2024年4月の星空

今月の星空Starry sky of the month

散光星雲さんこうせいうんDiffuse nebula

西に沈みゆくオリオン座の三つ星のすぐ南に並ぶ小三つ星のうち、真ん中の天体は星ではなく散光星雲で、この中で今も次々と星が生まれています。望遠鏡を覗くと、星雲のガスと、生まれてから約150万年しか経っていない赤ちゃん星が台形の形に4個並んでいるトラペジウムが見えます。明るく輝く生まれたての星々の光が周囲のガスを照らして温めることによって、オリオン大星雲は輝いています。

散開星団さんかいせいだんOpen cluster

西に低くなっていきますが、ふたご座の足元にはM35、ぎょしゃ座にはM36、M37、M38 の三つの散開星団が並んでいます。

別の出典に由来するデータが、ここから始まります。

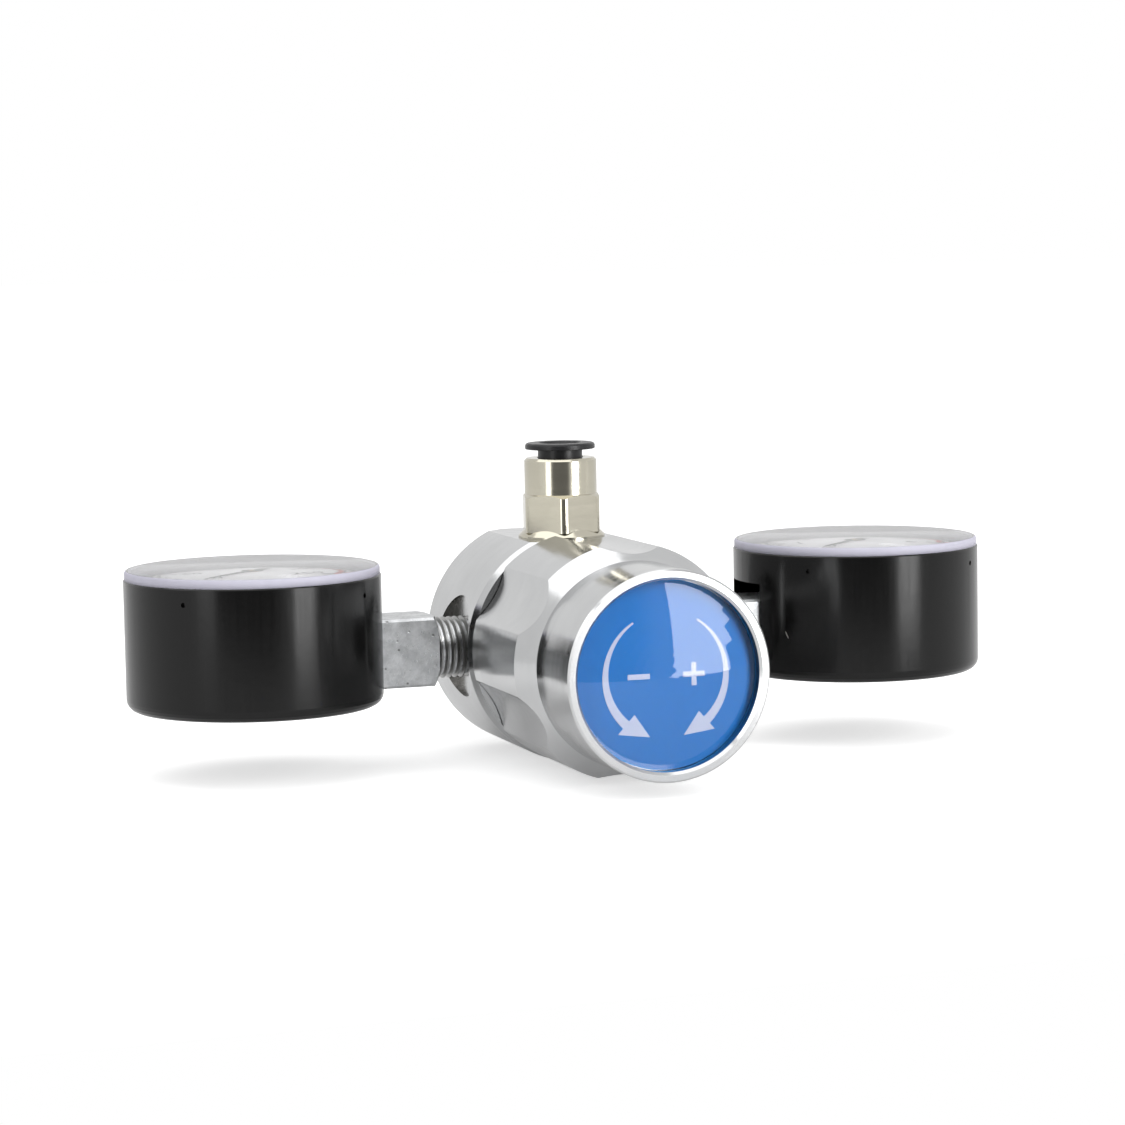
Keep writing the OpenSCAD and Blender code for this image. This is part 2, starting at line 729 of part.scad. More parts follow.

恒星は、オリオン大星雲のようなガスの濃いところに集団で生まれ、若い星たちが集まった散開星団となります。散開星団の星たちは、時間が経つと少しずつ離れていくと考えられています。おうし座のプレアデス星団(すばる・M45)や、かに座のプレセぺ星団(M44)も双眼鏡や低倍率の望遠鏡での観察がおすすめです!

赤色巨星せきしょくきょせいRed giant

恒星は安定して輝く時期が長く続きますが、恒星の内部の水素を使い果たすと恒星の内部が縮み始め、その際に発生する熱によって外側のガスはさらに外へと膨張し、巨大な星になります。ガスが膨れると表面の温度が低くなるため、赤色に見えます。うしかい座のアークトゥルスは赤色巨星で、直径は太陽の約20倍です。オリオン座のベテルギウスも赤色超巨星で、直径は太陽の約650 倍も大きいことが観測されています。恒星の寿命が尽きようとしていて、いつ超新星爆発を起こしてもおかしくありません。

二重星にじゅうせいDouble star

重星は、肉眼で見ると1つの星ですが、望遠鏡を覗くと2つの星に見えます。
北斗七星を形作るおおぐま座ζ(ゼータ)星(ミザール)は、肉眼でもアルコルとペアになっているように見えますが、同じ方向に偶然星がある「見かけの二重星」か、お互いの周りを回りあう「連星」かはまだわかっていません。ミザール自体は2つの星(ミザールA、B)が回りあう連星で、望遠鏡を使うとミザールA、Bの2つを見ることができます(実際にはさらに2つずつの星が回りあっていて、4つの星の連星系だとわかっています。)その他、りょうけん座コル・カロリやしし座アルギエバも観察しやすい二重星です。

PICKUP!

春の三日月、秋の三日月

夕方、西の空に細くかかる三日月。季節によってかたむきが異なることにお気づきでしょうか?春の三日月は横に寝ていてお椀や釣り舟のような形に見えますが、秋に見える三日月は縦に立っているような形に見えます。春は酒が満ちる月、秋は酒がこぼれる月とも例えられます。春は太陽の通り道(黄道)が地平線に対して立っているので、黄道の近くにいる三日月の高度が高くて見やすく、下側から太陽の光が当たります。4月は10日、11日あたりが細い月が見られ、さらに11日は月とすばる(プレアデス星団)が接近します。